La niña invencible, tal como la describió Mankell en El secreto del fuego, el primer libro de esta maravillosa trilogía acta para todos los públicos, la adolescente invencible que se enamora o que se desespera con la muerte de su hermana por sida (se llamaba Anita y murió el mismo día que Sofia cumplió los quince años en 1998) en el segundo libro Jugar con fuego, la mujer invencible que abandona su hogar y decide irse por su propio camino junto a sus tres hijos en La ira del fuego, el tercer relato que el propio autor reconoce que escribió con «una parte de verdad y otra de fantasía» y que le leyó «en voz alta a Sofia al lado del fuego en las cálidas noches africanas», es un hoy la madre coraje de un hijo, Leonaldo, de dieciocho años, y tres hijas, Alia de trece años, Karena de cinco años y Ana Maria de un año, nacidos de tres padres distintos que se han desatendido de sus obligaciones familiares y han forzado a Sofia a multiplicarse como madre, mujer y trabajadora.

Sofia tenía dieciséis años cuando se quedó embarazada de un técnico del centro ortopédico mientras a finales de 1998 se cambiaba de prótesis por tercera vez. La adolescente se hizo cargo de la educación de su hijo, nacido en julio de 1999, sin la ayuda de su pareja, y siguió estudiando en la escuela primaria situada a dos kilómetros de su casa, un recorrido que cada día tardaba una hora en recorrer.

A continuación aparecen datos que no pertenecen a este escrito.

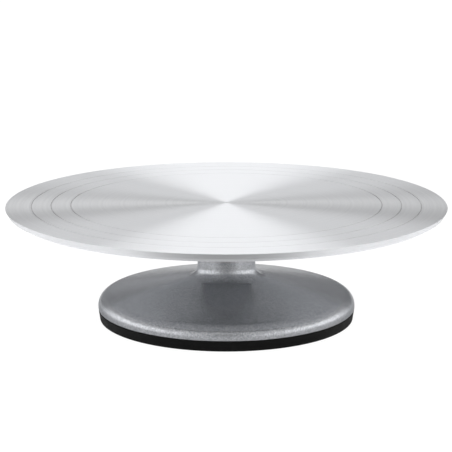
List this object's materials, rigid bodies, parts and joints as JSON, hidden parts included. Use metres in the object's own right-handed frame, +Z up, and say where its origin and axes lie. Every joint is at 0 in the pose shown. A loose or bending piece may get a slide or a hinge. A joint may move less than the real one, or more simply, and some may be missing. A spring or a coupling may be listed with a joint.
{
  "type": "cake turntable",
  "caption": "Round metal cake turntable: a flat turned plate with guide rings that spins freely on a bearing pedestal with a flared cast base and a rubber foot ring.",
  "frame": {"origin": "centre of the rubber foot ring's flat face, on the surface the turntable stands on", "axes": "+Z up along the spin axis, towards the plate's top face; +X and +Y are horizontal, with the four ribs and the four plate screws between them"},
  "size_m": [0.3048, 0.3048, 0.0812],
  "materials": {
    "turned_aluminium": "fine circular turning marks, satin",
    "silver_paint": "silver-grey metallic paint with a fine hammered speckle",
    "cast_aluminium": "machined casting, satin",
    "rubber": "matte black moulded rubber",
    "bearing_steel": "ground and polished bearing steel",
    "plain_steel": "zinc-plated steel",
    "nylon": "natural moulded nylon",
    "black_plastic": "matte black moulded plastic"
  },
  "bodies": {
    "base": {"base_casting": "silver_paint", "rubber_foot_ring": "rubber", "bottom_dust_cap": "black_plastic", "upper_bearing_outer_ring": "bearing_steel", "upper_bearing_top_shield": "bearing_steel", "upper_bearing_bottom_shield": "bearing_steel", "lower_bearing_outer_ring": "bearing_steel", "lower_bearing_top_shield": "bearing_steel", "lower_bearing_bottom_shield": "bearing_steel"},
    "turntable": {"turntable_plate": "turned_aluminium", "hub_flange": "cast_aluminium", "plate_screw_1": "plain_steel", "plate_screw_2": "plain_steel", "plate_screw_3": "plain_steel", "plate_screw_4": "plain_steel", "spindle": "plain_steel", "bearing_spacer": "cast_aluminium", "spindle_washer": "plain_steel", "spindle_nut": "plain_steel", "upper_bearing_inner_ring": "bearing_steel", "lower_bearing_inner_ring": "bearing_steel"},
    "upper_ball_set": {"upper_bearing_cage": "nylon", "upper_ball_1": "bearing_steel", "upper_ball_2": "bearing_steel", "upper_ball_3": "bearing_steel", "upper_ball_4": "bearing_steel", "upper_ball_5": "bearing_steel", "upper_ball_6": "bearing_steel", "upper_ball_7": "bearing_steel"},
    "lower_ball_set": {"lower_bearing_cage": "nylon", "lower_ball_1": "bearing_steel", "lower_ball_2": "bearing_steel", "lower_ball_3": "bearing_steel", "lower_ball_4": "bearing_steel", "lower_ball_5": "bearing_steel", "lower_ball_6": "bearing_steel", "lower_ball_7": "bearing_steel"}
  },
  "joints": [
    {"name": "plate_spin", "type": "hinge", "parent": "base", "child": "turntable", "pos_m": [0, 0, 0], "axis": [0, 0, 1], "continuous": true},
    {"name": "upper_cage_orbit", "type": "hinge", "parent": "base", "child": "upper_ball_set", "pos_m": [0, 0, 0.061], "axis": [0, 0, 1], "continuous": true},
    {"name": "lower_cage_orbit", "type": "hinge", "parent": "base", "child": "lower_ball_set", "pos_m": [0, 0, 0.031], "axis": [0, 0, 1], "continuous": true}
  ],
  "couplings": [
    {"joint": "upper_cage_orbit", "follows": "plate_spin", "ratio": 0.3659},
    {"joint": "lower_cage_orbit", "follows": "plate_spin", "ratio": 0.3659}
  ]
}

En 2003 empezó la educación secundaria en Boane, la capital del distrito del que dependía su aldea. Era un largo camino de 9,6 kilómetros que hacía dos veces al día en una silla de ruedas con un manillar especial donado por dos organizaciones humanitarias españolas. Sus dos principales deseos eran conseguir un trabajo y estudiar medicina en la universidad mientras sobrevivía en la casa de su madre Lydia de una pequeña parcela agrícola y una ayuda mensual que le enviaba Henning Mankell.

En noviembre de 2004 fue de nuevo madre de una lindísima hija llamada Alia. Vivió un año con el padre de la recién nacida en la casa de sus suegros. Hasta que en abril de 2006 el muchacho decidió irse a Sudáfrica a trabajar. Nunca recibió ayuda económica ni noticias suyas. Tuvo que regresar a casa de su madre, a una familia reducida a mujeres y niños.

La lógica se había impuesto: mujer mutilada es igual a mujer abandonada en la mayoría de los países afectados. Los hombres se quejan de que «sus mujeres ya no son completas y, por tanto, no sirven», tal como me comentó un trabajador social en Maputo al explicarme por qué las mujeres sufrían un mayor trato discriminatorio cuando se quedaban sin piernas por culpa de las minas.

En mayo de 2005 viajó a Barcelona con Alia, que ya tenía seis meses, para cambiar sus prótesis por quinta vez desde que sufrió el accidente. El Institut Desvern de Protética S. L., un pequeño centro fundado por un grupo de amputados en Sant Just Desvern, se había ofrecido a cambiarle las prótesis de forma gratuita. DKV Seguros, compañía muy implicada en las labores sociales y asistenciales, había financiado los viajes y la estancia de madre e hija en la localidad situada a unos pocos kilómetros de Barcelona.